BIG3 and Graf Global have signed a definitive business combination agreement that would rename the post-merger company Big3 Basketball Holdings, Inc., with an expected listing on either the New York Stock Exchange, NYSE American or Nasdaq in the fourth quarter of 2026, according to a press release from Business Wire. The announcement pegs BIG3's value at $290 million on a pre money basis and notes that 100 percent of existing equity and equity linked interests are expected to roll into common stock when the deal closes.

Terms and regulatory steps

The mechanics of the deal are detailed in a Form 8 K filed with the Securities and Exchange Commission, which states that closing is conditioned on at least $50 million in net cash proceeds coming from Graf's trust after redemptions, along with other customary approvals. The filing also reports that Graf's trust held approximately $249 million as of June 10, 2026, and that Graf shareholders must vote to extend the deadline to complete its initial business combination. SEC.

Owners pitch access and growth

Cofounders O'Shea "Ice Cube" Jackson and Jeff Kwatinetz frame the move as a way to open ownership to a wider group of backers and speed up the league's global ambitions. Kwatinetz has flagged media rights, sponsorship and licensing as key growth areas and told the Los Angeles Business Journal that BIG3 is exploring new markets in Asia and has discussed staging games in London, Toronto and the Bahamas.

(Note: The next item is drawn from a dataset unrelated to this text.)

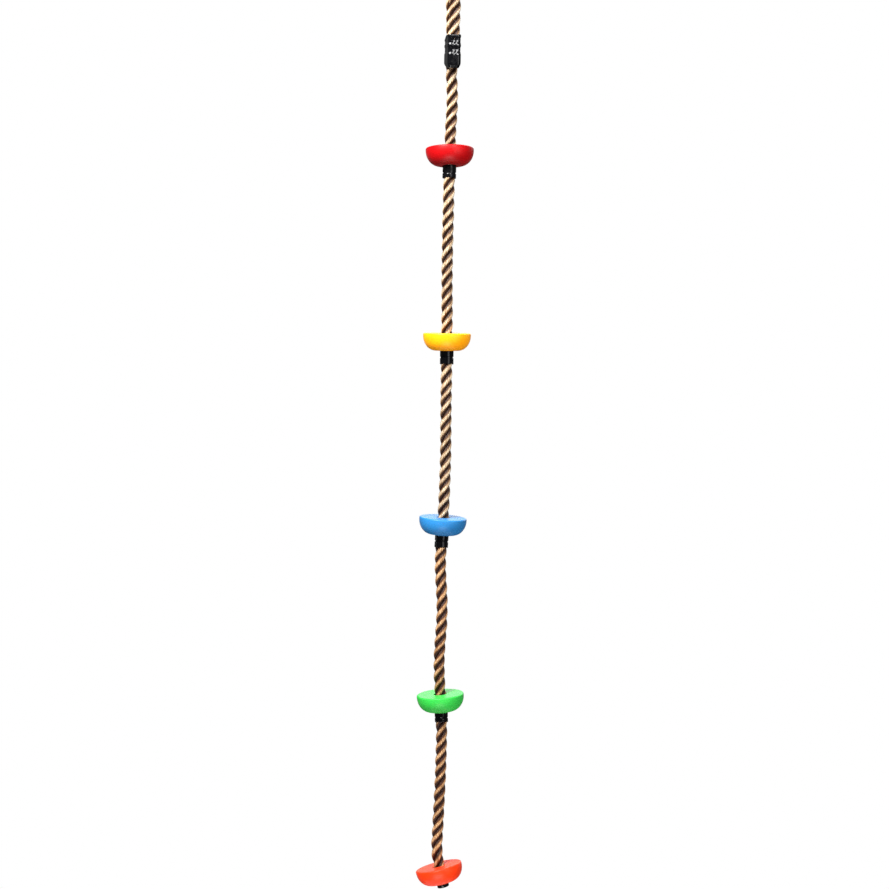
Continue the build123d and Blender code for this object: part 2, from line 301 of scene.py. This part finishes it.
def ramp(tree, value, stops):
    """A colour ramp through (position, colour or grey) stops."""
    made = tree.nodes.new("ShaderNodeValToRGB")
    elements = made.color_ramp.elements
    while len(elements) < len(stops):
        elements.new(0.5)
    for element, (position, colour) in zip(elements, stops):
        element.position = position
        element.color = colour if isinstance(colour, tuple) else (colour, colour, colour, 1)
    tree.links.new(value, made.inputs["Fac"])
    return made.outputs["Color"]


def mixed(tree, kind, share, a, b):
    made = tree.nodes.new("ShaderNodeMix")
    made.data_type = "RGBA"
    made.blend_type = kind
    for socket, value in ((made.inputs[0], share), (made.inputs[6], a), (made.inputs[7], b)):
        if isinstance(value, bpy.types.NodeSocket):
            tree.links.new(value, socket)
        else:
            socket.default_value = value
    return made.outputs[2]


def maths(tree, operation, *values):
    made = tree.nodes.new("ShaderNodeMath")
    made.operation = operation
    for socket, value in zip(made.inputs, values):
        if isinstance(value, bpy.types.NodeSocket):
            tree.links.new(value, socket)
        else:
            socket.default_value = value
    return made.outputs[0]


def bump(tree, shader, height, distance, strength=1.0, under=None):
    made = add_node(tree, "ShaderNodeBump", Strength=strength, Distance=distance)
    tree.links.new(height, made.inputs["Height"])
    if under is not None:
        tree.links.new(under, made.inputs["Normal"])
    tree.links.new(made.outputs["Normal"], shader.inputs["Normal"])
    return made.outputs["Normal"]


def start_material(name, **sockets):
    material = bpy.data.materials.new(name)
    material.use_nodes = True
    tree = material.node_tree
    shader = tree.nodes["Principled BSDF"]
    for socket, value in sockets.items():
        shader.inputs[socket.replace("_", " ")].default_value = value
    return material, tree, shader


def disc_plastic(name, colour, deep):
    """Glossy moulded plastic: faint flow mottling, fine orange peel and light scuffs."""
    material, tree, shader = start_material(
        name, Specular_IOR_Level=0.18, Subsurface_Weight=0.05, Subsurface_Scale=0.004,
        Sheen_Weight=0.08, Sheen_Roughness=0.3,
    )
    place = object_place(tree)
    flow = ramp(tree, noise(tree, place, 14.0, 4.0), [(0.35, deep), (0.62, colour)])
    speckle = ramp(tree, noise(tree, place, 900.0, 2.0), [(0.30, 0.93), (0.62, 1.0)])
    tree.links.new(mixed(tree, "MULTIPLY", 1.0, flow, speckle), shader.inputs["Base Color"])
    scuffs = noise(tree, scaled(tree, place, (60.0, 60.0, 420.0)), 6.0, 6.0, 0.7)
    tree.links.new(ramp(tree, scuffs, [(0.42, 0.36), (0.72, 0.52)]), shader.inputs["Roughness"])
    peel = bump(tree, shader, noise(tree, place, 420.0, 2.0), 0.0004, 0.10)
    bump(tree, shader, scuffs, 0.0003, 0.07, under=peel)
    return material


def black_plastic(name):
    """Glossy black nylon with fine grain and faint greyish rubbing."""
    material, tree, shader = start_material(name, Specular_IOR_Level=0.24)
    place = object_place(tree)
    rub = noise(tree, place, 160.0, 5.0, 0.65)
    tree.links.new(
        ramp(tree, rub, [(0.35, linear(5, 5, 7)), (0.60, linear(9, 9, 11)), (0.80, linear(30, 31, 34))]),
        shader.inputs["Base Color"],
    )
    tree.links.new(ramp(tree, rub, [(0.3, 0.11), (0.75, 0.22)]), shader.inputs["Roughness"])
    bump(tree, shader, noise(tree, place, 1100.0, 2.0), 0.0003, 0.03)
    return material


def ring_steel(name):
    """Zinc plated steel wire, with drawn lines round the wire and dull patches."""
    material, tree, shader = start_material(name, Metallic=1.0)
    place = object_place(tree)
    patches = noise(tree, place, 70.0, 5.0)
    tree.links.new(
        ramp(tree, patches, [(0.3, linear(150, 152, 156)), (0.7, linear(205, 207, 210))]),
        shader.inputs["Base Color"],
    )
    tree.links.new(ramp(tree, patches, [(0.3, 0.36), (0.7, 0.20)]), shader.inputs["Roughness"])
    bump(tree, shader, noise(tree, place, 1500.0, 3.0), 0.0002, 0.15)
    return material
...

What this means for fans and investors

League executives say a public listing would let fans participate economically in BIG3 while putting fresh growth capital into the business. They point to an average audience of more than 550,000 viewers on CBS and over a billion social media impressions last season as proof that the product is gaining traction, figures highlighted in the companies' announcement through Business Wire. For anyone who already plans summer weekends around BIG3 games, the pitch is basically that you could one day cheer the league and own a piece of it at the same time.

Timeline and leadership

The parties say they expect the combination to close in the fourth quarter of 2026, subject to a registration statement being declared effective by the SEC, stock exchange approvals, shareholder votes and other regulatory checks. After the deal, the company is expected to stick with the current BIG3 leadership structure, with Ice Cube serving as chief executive officer, Jeff Kwatinetz as chairman, Sean Bannon as president and Clyde Drexler as commissioner, according to the filing with the SEC.

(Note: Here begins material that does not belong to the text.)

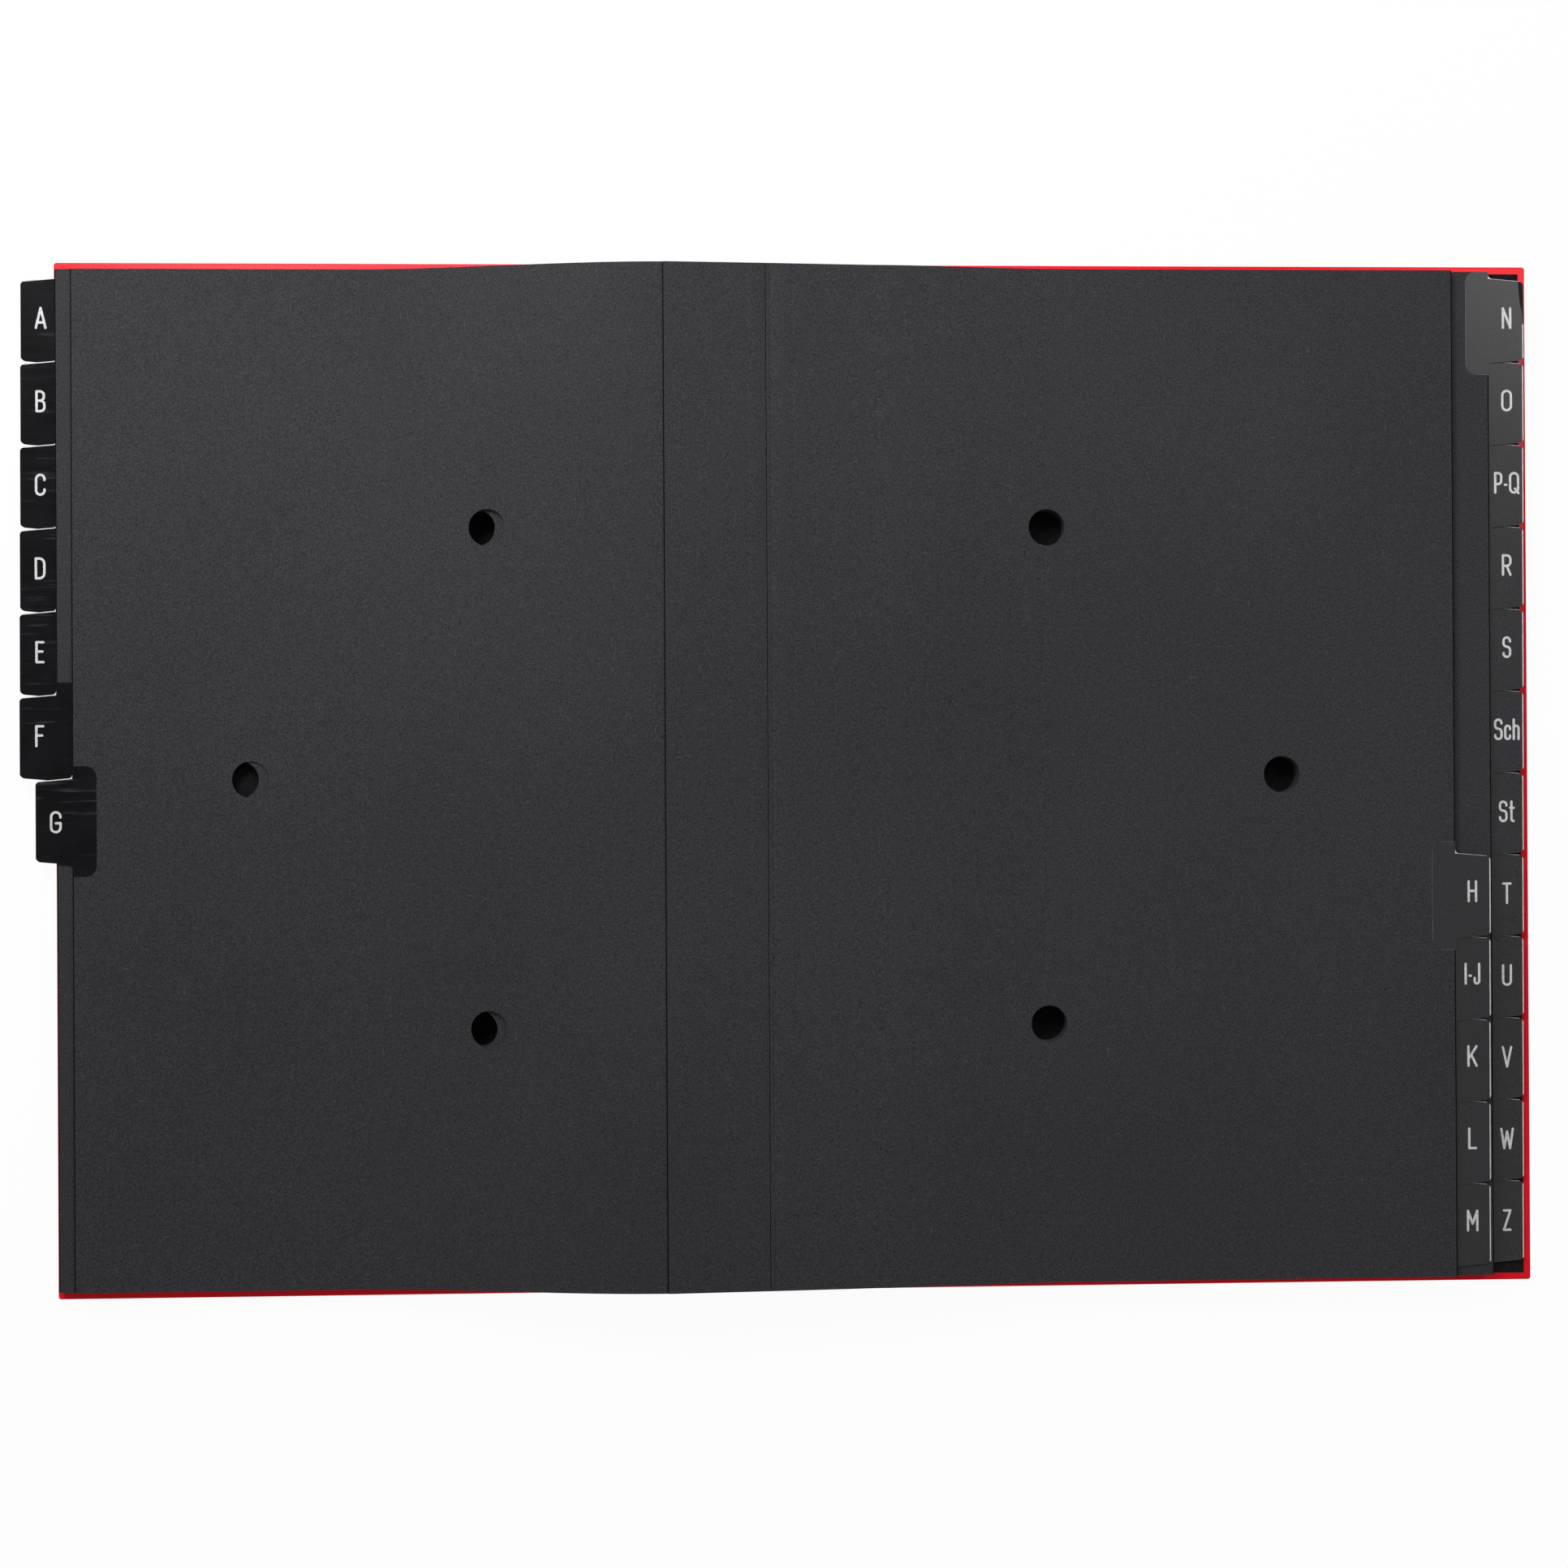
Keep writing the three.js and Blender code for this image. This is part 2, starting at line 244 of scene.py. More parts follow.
def shade(tone, amount):
    return tuple(channel * amount for channel in tone)


card = {"tone": (0.0255, 0.0251, 0.0288), "roughness": 0.62, "specular": 0.12, "grain": 0.05}
# painted shade: a dark band along each long cut edge of the cards stands for the shadow gaps beside them, on
# top of the card's own darker cut edge
cutEdgeAndShade = {"tone": (0.0045, 0.0044, 0.005), "roughness": 0.8, "specular": 0.03, "grain": 0.02, "width": 0.38}
filmFace = {"tone": (0.0128, 0.0126, 0.0146), "roughness": 0.30, "specular": 0.27, "grain": 0.02}
# painted highlight: a pale band along the edge of each film patch on the leaf, where the film's thickness
# would catch light
filmEdgeHighlight = {"tone": (0.08, 0.079, 0.086), "roughness": 0.4, "specular": 0.2, "grain": 0.02, "width": 0.16}
mottle = {"scale": 2300, "spread": 0.6, "fibre": 2.2, "fibreScale": 240, "cloudScale": 7, "cloud": 0.09}


def cardMaterial(name, finish):
    material, nodes, links, shader = newMaterial(name)
    grain = addNoise(nodes, links, mottle["scale"], 5.0)
    tone, spread, cloud = finish["tone"], mottle["spread"], mottle["cloud"]
    body = addRamp(nodes, links, grain, [(0.34, shade(tone, 1 - spread)), (0.66, shade(tone, 1 + spread))])
    patches = addNoise(nodes, links, mottle["cloudScale"], 3.0)
    broad = addRamp(nodes, links, patches, [(0.35, (1 - cloud,) * 3), (0.65, (1 + cloud,) * 3)])
    body = mixColours(nodes, links, "MULTIPLY", 1.0, body, broad)
    for stretch in ((1, 9, 1), (9, 1, 1)):
        strand = addNoise(nodes, links, mottle["fibreScale"], 2.0, stretch)
        strand = addRamp(nodes, links, strand, [(0.70, (0, 0, 0)), (0.77, (1, 1, 1))])
        body = mixColours(nodes, links, "MIX", strand, body, (*shade(tone, mottle["fibre"]), 1))
    links.new(body, shader.inputs["Base Color"])
    shader.inputs["Roughness"].default_value = finish["roughness"]
    shader.inputs["Specular IOR Level"].default_value = finish["specular"]
    links.new(addBump(nodes, links, grain, finish["grain"], 0.35), shader.inputs["Normal"])
    return material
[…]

Local note: season and home base

BIG3, headquartered in Sherman Oaks, tipped off its ninth season on June 20 at the Intuit Dome in Los Angeles and has its championship game scheduled for August in Charlotte, a one two punch the league says makes 2026 a logical moment to look for public capital. Coverage of the announcement and the season schedule places those dates and venues in the context of the planned deal, as reported by the Los Angeles Times.

If completed, the transaction would rank as one of the first examples of a full sports league going public, not just a single team or related media play. Potential investors, however, will want to keep an eye on shareholder redemptions from the SPAC, the extension vote and the final SEC review before any shares start trading. For Los Angeles fans, the deal keeps BIG3's Sherman Oaks footprint and its summer hoops showcase front and center while the league tries to turn a local base and national TV audience into a bigger stage on Wall Street.